There are some who know cash penalizes the poor disproportionately. The poor have little options for other forms of money such as credit and bank accounts. For many people, because it is easier to spend cash, the lack of banking hinders the ability to save. They often disproportionately face risks associated with money such as security/safety risks with cash. This is especially true in places where the money’s value is low or dropping or when it is dropping extremely fast (hyperinflation). Some people might have to spend multiple days on a bus to deliver money to a grandmother in a rural town. That is lost time and money just due to travel. Now through the advent of mobile money technologies, people can use cell phones to send and receive money. Imagine saving 3 days of travel and your rural grandmother receiving the money instantly. Imagine that now she can choose to spend it at a shop or save it “in the phone.” Kenyan taxi drivers use the mobile-money giant, M-Pesa, to load up their cell phone money accounts so they don’t have to carry cash (just go into a store or any operator who will take your cash and send money to your account through the phone). Wolman tells a second-hand story o f a man in Kenya who put money on his phone when traveling through a dangerous part of the city because he didn’t want cash on himself. When he exited that part of the city he took out cash again at a nearby shop. Kenya’s central bank has reported a drop in cash usage, and there were 13 million users (half the adults in Kenya) after only 4 years of operation by M-Pesa.
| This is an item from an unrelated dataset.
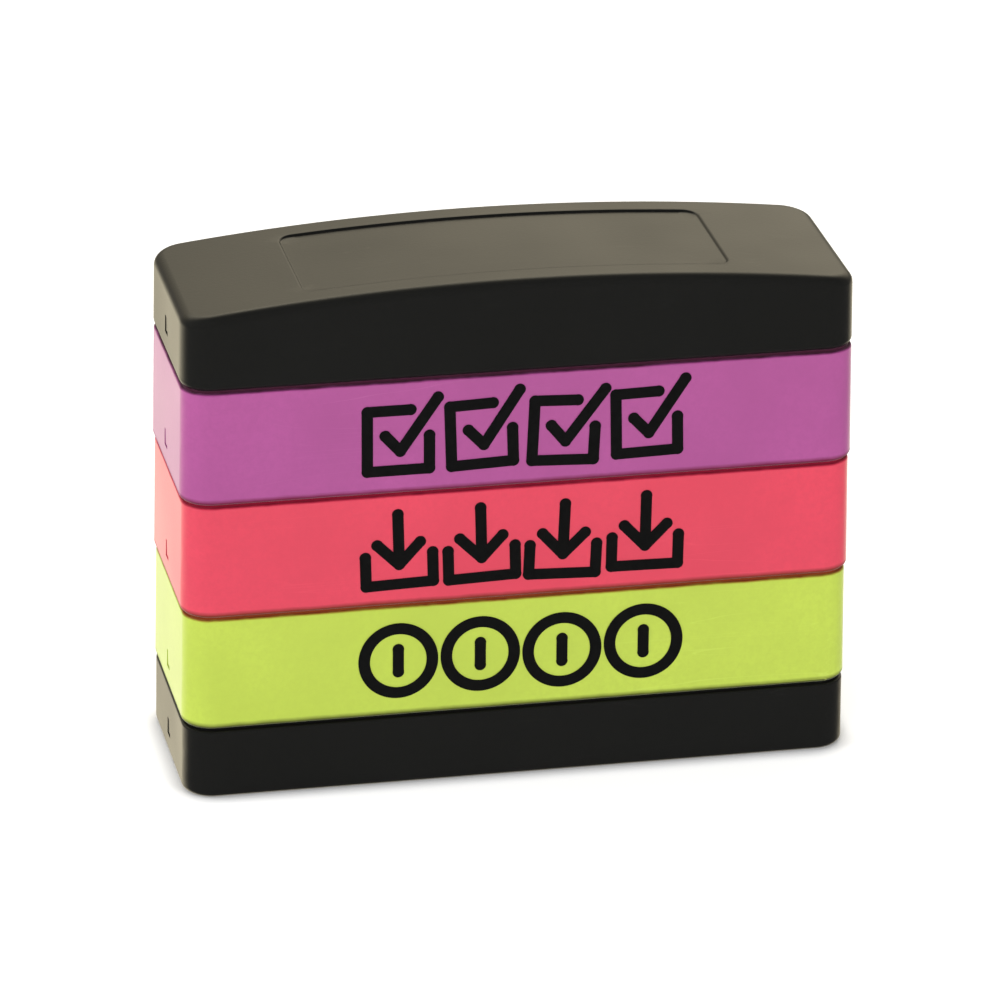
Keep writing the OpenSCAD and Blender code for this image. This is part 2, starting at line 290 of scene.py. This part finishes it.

So the stories continue. But whether physical money will ever disappear is a bigger and longer prediction. People like physical money and it is hard to part with tradition or inertia. Some people think Japan or South Korea since they love technology and adopt new technology faster than in the UK or the US. Others think it might be Sweden since there was a banker-led campaign to do away with physical cash. We shall see. If or when any country does it, it will still be some time in the future. But it’s quite interesting to watch how it unfolds.